— start DATA BLOCK —

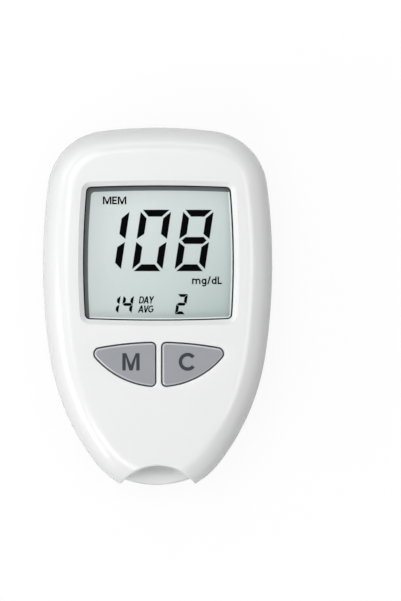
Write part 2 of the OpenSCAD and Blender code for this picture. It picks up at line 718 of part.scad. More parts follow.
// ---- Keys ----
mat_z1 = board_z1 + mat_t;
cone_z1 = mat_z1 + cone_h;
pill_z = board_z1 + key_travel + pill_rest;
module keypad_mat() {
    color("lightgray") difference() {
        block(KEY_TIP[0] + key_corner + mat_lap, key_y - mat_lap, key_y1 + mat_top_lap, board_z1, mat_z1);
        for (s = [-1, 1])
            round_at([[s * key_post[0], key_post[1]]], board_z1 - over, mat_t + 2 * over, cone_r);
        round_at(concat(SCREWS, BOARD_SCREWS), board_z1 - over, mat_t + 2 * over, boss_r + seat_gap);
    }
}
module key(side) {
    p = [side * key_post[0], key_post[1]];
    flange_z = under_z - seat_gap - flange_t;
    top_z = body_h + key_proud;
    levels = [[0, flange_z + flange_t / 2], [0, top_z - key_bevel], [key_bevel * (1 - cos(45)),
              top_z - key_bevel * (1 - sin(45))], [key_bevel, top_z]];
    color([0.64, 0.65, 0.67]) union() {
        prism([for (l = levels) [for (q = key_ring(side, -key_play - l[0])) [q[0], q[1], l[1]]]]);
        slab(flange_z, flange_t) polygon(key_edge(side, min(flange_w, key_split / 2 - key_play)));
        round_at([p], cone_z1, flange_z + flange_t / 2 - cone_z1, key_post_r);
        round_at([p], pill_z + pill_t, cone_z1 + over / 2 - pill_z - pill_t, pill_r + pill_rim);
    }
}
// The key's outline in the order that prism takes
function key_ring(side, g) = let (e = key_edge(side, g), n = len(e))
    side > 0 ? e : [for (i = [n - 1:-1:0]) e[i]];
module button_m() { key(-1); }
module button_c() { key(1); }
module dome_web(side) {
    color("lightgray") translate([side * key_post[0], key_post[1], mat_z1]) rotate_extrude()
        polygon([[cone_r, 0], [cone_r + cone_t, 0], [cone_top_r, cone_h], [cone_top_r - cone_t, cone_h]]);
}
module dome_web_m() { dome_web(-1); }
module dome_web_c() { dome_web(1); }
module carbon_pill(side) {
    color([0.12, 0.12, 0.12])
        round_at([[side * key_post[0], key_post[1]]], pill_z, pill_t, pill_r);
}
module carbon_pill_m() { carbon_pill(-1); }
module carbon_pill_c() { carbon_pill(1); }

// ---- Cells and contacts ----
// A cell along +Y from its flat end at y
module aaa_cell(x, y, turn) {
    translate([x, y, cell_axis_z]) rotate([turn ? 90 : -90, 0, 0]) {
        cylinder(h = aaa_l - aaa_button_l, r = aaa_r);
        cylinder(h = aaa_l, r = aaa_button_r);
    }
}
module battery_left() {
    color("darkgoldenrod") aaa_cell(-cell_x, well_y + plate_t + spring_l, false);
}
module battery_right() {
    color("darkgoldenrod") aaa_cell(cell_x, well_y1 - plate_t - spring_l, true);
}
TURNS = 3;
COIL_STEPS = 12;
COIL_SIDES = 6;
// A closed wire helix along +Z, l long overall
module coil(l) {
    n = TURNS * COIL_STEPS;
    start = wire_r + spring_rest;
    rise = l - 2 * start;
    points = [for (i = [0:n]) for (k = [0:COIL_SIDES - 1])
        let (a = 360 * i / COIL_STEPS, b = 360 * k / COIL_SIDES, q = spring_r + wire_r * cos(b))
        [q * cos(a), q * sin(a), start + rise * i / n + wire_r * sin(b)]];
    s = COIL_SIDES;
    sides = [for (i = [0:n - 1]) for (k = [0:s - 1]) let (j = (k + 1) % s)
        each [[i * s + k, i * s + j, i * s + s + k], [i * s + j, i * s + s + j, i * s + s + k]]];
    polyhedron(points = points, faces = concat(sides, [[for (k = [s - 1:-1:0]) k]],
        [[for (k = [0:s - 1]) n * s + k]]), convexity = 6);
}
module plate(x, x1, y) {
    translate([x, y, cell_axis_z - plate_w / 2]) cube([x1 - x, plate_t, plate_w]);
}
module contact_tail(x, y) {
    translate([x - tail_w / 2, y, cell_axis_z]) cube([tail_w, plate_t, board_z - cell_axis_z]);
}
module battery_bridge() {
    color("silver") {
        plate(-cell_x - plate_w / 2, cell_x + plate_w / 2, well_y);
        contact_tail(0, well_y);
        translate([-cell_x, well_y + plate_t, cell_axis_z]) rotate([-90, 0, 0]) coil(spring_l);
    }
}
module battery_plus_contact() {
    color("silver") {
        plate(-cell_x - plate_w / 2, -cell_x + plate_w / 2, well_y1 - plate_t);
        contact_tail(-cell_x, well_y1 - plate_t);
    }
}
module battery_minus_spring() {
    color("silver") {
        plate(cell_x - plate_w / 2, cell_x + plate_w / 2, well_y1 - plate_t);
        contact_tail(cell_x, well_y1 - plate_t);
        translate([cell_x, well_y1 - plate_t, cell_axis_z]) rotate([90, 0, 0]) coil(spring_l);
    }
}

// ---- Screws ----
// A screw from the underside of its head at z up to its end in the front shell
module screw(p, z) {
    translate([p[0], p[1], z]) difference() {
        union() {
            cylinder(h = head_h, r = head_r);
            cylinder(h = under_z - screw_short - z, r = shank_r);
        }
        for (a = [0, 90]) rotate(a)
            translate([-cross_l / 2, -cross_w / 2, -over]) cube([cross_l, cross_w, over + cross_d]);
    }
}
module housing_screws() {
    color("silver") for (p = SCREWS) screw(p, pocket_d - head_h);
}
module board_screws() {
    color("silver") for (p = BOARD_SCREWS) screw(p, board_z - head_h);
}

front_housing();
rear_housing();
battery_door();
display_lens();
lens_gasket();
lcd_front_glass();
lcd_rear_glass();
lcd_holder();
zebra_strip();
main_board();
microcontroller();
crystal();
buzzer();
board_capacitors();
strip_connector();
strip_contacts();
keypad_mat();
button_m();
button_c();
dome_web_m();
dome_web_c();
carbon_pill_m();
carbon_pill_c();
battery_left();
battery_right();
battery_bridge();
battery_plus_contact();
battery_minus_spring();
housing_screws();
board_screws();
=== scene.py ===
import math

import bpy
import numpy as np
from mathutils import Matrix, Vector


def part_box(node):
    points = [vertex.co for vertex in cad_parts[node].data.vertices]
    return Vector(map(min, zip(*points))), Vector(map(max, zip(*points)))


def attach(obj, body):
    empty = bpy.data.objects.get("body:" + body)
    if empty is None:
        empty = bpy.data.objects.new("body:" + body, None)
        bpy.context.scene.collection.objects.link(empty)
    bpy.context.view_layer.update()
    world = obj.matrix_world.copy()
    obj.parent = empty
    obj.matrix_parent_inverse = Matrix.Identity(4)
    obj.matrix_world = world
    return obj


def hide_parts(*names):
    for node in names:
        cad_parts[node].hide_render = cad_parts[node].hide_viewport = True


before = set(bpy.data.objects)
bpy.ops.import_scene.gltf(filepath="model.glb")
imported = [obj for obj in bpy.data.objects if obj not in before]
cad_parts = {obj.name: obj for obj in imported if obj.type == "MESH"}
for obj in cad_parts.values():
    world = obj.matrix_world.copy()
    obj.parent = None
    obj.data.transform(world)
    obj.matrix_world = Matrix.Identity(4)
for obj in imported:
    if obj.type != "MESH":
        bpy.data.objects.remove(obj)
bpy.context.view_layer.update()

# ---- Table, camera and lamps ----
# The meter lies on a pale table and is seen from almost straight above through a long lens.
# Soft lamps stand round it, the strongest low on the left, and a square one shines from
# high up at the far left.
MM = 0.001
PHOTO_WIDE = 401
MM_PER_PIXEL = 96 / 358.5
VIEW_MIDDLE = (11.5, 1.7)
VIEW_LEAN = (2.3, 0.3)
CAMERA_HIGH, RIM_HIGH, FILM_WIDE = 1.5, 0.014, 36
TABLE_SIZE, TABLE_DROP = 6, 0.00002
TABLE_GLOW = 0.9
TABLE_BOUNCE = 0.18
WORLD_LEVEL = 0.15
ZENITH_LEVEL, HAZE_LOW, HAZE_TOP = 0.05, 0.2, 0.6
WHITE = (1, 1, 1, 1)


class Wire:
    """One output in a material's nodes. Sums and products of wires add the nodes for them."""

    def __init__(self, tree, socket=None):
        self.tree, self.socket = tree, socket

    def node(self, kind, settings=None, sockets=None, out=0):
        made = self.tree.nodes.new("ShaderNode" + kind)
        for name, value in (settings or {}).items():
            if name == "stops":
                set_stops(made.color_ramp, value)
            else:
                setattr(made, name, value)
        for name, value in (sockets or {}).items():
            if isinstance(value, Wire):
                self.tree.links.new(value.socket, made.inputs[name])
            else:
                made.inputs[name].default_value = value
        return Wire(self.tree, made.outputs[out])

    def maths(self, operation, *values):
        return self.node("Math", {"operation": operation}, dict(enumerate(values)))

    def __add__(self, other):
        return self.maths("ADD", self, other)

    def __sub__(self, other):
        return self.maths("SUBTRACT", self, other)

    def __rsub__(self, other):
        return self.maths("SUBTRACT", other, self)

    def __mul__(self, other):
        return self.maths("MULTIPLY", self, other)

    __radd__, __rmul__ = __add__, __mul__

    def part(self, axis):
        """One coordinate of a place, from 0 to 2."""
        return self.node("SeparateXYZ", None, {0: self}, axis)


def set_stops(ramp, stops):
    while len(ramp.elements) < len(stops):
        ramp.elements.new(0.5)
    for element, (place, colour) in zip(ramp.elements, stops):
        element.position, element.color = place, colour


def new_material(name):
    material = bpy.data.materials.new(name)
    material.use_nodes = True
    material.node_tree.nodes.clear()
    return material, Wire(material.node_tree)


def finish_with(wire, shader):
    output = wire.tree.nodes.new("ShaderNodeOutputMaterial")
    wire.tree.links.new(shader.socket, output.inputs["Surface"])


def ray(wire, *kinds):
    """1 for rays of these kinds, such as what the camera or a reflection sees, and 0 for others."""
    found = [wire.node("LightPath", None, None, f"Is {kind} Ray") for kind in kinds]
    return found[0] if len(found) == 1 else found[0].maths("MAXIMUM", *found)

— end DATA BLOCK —

* [EXERCISE OBJECTIVE] Retype precisely, and only, the span of lines that opens at the line containing "bpy.context.scene.collection.objects.link(empty)" and closes at the line containing "self.tree, self.socket = tree, socket", both inclusive.

* [EXERCISE RESULT]
        bpy.context.scene.collection.objects.link(empty)
    bpy.context.view_layer.update()
    world = obj.matrix_world.copy()
    obj.parent = empty
    obj.matrix_parent_inverse = Matrix.Identity(4)
    obj.matrix_world = world
    return obj


def hide_parts(*names):
    for node in names:
        cad_parts[node].hide_render = cad_parts[node].hide_viewport = True


before = set(bpy.data.objects)
bpy.ops.import_scene.gltf(filepath="model.glb")
imported = [obj for obj in bpy.data.objects if obj not in before]
cad_parts = {obj.name: obj for obj in imported if obj.type == "MESH"}
for obj in cad_parts.values():
    world = obj.matrix_world.copy()
    obj.parent = None
    obj.data.transform(world)
    obj.matrix_world = Matrix.Identity(4)
for obj in imported:
    if obj.type != "MESH":
        bpy.data.objects.remove(obj)
bpy.context.view_layer.update()

# ---- Table, camera and lamps ----
# The meter lies on a pale table and is seen from almost straight above through a long lens.
# Soft lamps stand round it, the strongest low on the left, and a square one shines from
# high up at the far left.
MM = 0.001
PHOTO_WIDE = 401
MM_PER_PIXEL = 96 / 358.5
VIEW_MIDDLE = (11.5, 1.7)
VIEW_LEAN = (2.3, 0.3)
CAMERA_HIGH, RIM_HIGH, FILM_WIDE = 1.5, 0.014, 36
TABLE_SIZE, TABLE_DROP = 6, 0.00002
TABLE_GLOW = 0.9
TABLE_BOUNCE = 0.18
WORLD_LEVEL = 0.15
ZENITH_LEVEL, HAZE_LOW, HAZE_TOP = 0.05, 0.2, 0.6
WHITE = (1, 1, 1, 1)


class Wire:
    """One output in a material's nodes. Sums and products of wires add the nodes for them."""

    def __init__(self, tree, socket=None):
        self.tree, self.socket = tree, socket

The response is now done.